Wieder einmal hat sich Liverpool in Anfield verausgabt. Mit dem Saisonbestwert von 118,775 Kilometern liefen die Reds ihre Gegenspieler in Grund und Boden. Der Spielstärke der Neapolitaner setzte Liverpool einen Angriff entgegen, der am gegnerischen Strafraum begann und nie nachließ. Um diesem dauerhaften Zustand der Bedrängnis zu entkommen, ordnete Ancelotti an, den Ball in der Spieleröffnung stets hoch auf Nikola Maksimovic zu passen. Der 1,93 Meter große Außenverteidiger sollte seine Überlegenheit beim Kopfball gegen James Milner, den 1,75 Meter großen Antreiber der Reds, ausspielen. Aber Maksimovic gewann kaum ein Duell für sich, egal wie viel Anlauf er jeweils nahm. In der Schlussphase konnte Milner keinen Meter mehr laufen, mit Krämpfen in beiden Beinen musste er sich auswechseln lassen. Das angeschlagene Tempo machte selbst Liverpool zu schaffen. Abgesehen vom Treffer durch Mohamed Salah (34.) vergab der ungeschlagene Tabellenführer der Premier League eine Reihe an Torchancen, bei denen es leichter gewesen wäre, den Ball im Tor unterzubringen als vorbeizuschießen. Vor allem Sadio Mané fiel in dieser Disziplin auf. Aber einen kühlen Kopf bewahrten die Reds diesmal bloß in der Abwehr. Abgesehen von einer Szene in der ersten Halbzeit, als Virgil van Dijk mit offener Sohle zwar den Ball, aber auch heftig das Bein von Dries Mertens traf. Eine rote Karte wäre möglich gewesen.

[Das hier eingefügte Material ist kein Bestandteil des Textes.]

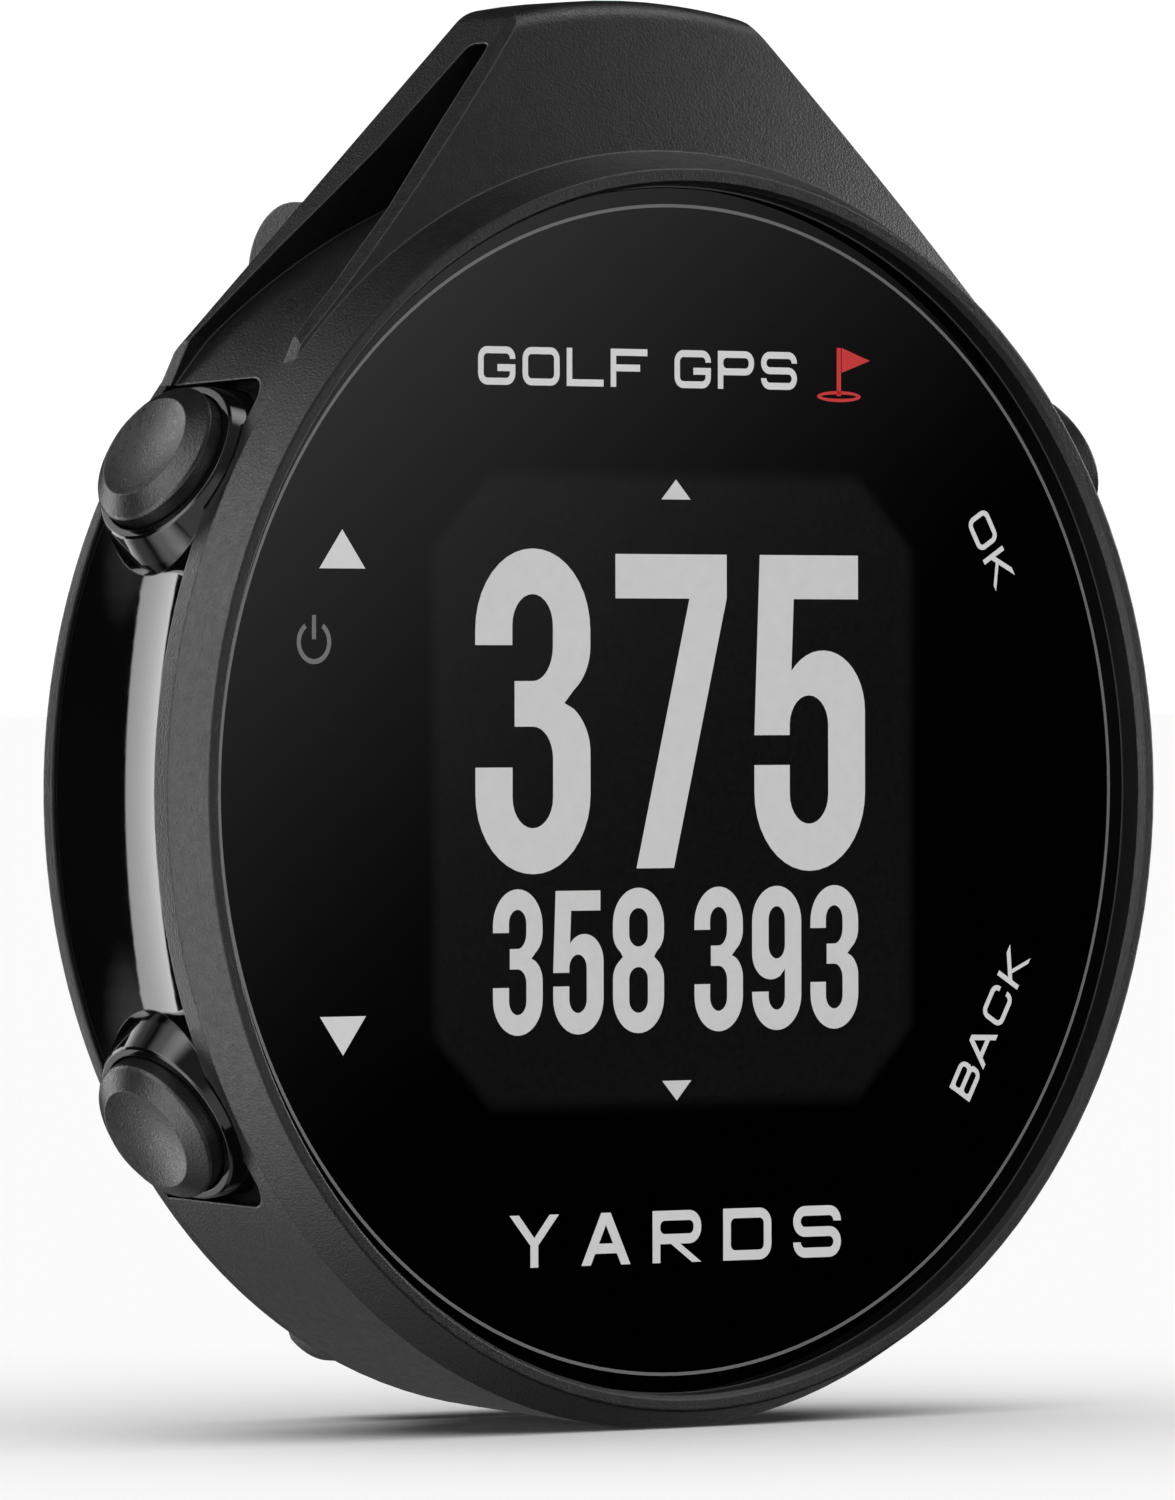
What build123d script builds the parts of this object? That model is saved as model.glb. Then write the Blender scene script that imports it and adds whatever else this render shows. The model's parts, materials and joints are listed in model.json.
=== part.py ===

Durch den Erfolg lässt Liverpool die Konkurrenz wissen, dass an der Anfield Road weiterhin nach eigenen Regeln gespielt wird. Seit 19 Heimspielen sind die Reds im Europapokal unbesiegt, die letzte Niederlage gab es im Oktober 2014 beim 0:3 gegen Real Madrid. In den darauffolgenden Partien blitzten unter anderem Louis van Gaal (Manchester United), Pep Guardiola (Manchester City), Thomas Tuchel (Paris) und jetzt Carlo Ancelotti (Neapel) beim Versuch ab, an der Anfield Road gegen das von Jürgen Klopp trainierte Liverpool zu gewinnen. Bei der Auslosung am Montagmittag in Nyon wartet auf die Reds mit einem der Gruppenersten der nächste Topgegner in der Champions League. "Wir haben da nichts zu sagen. Wie könnte ich hier sitzen und um ein Team bitten? Bis 7:55pm war ich nicht mal sicher, ob wir überhaupt weiter vertreten sind", sagte Klopp.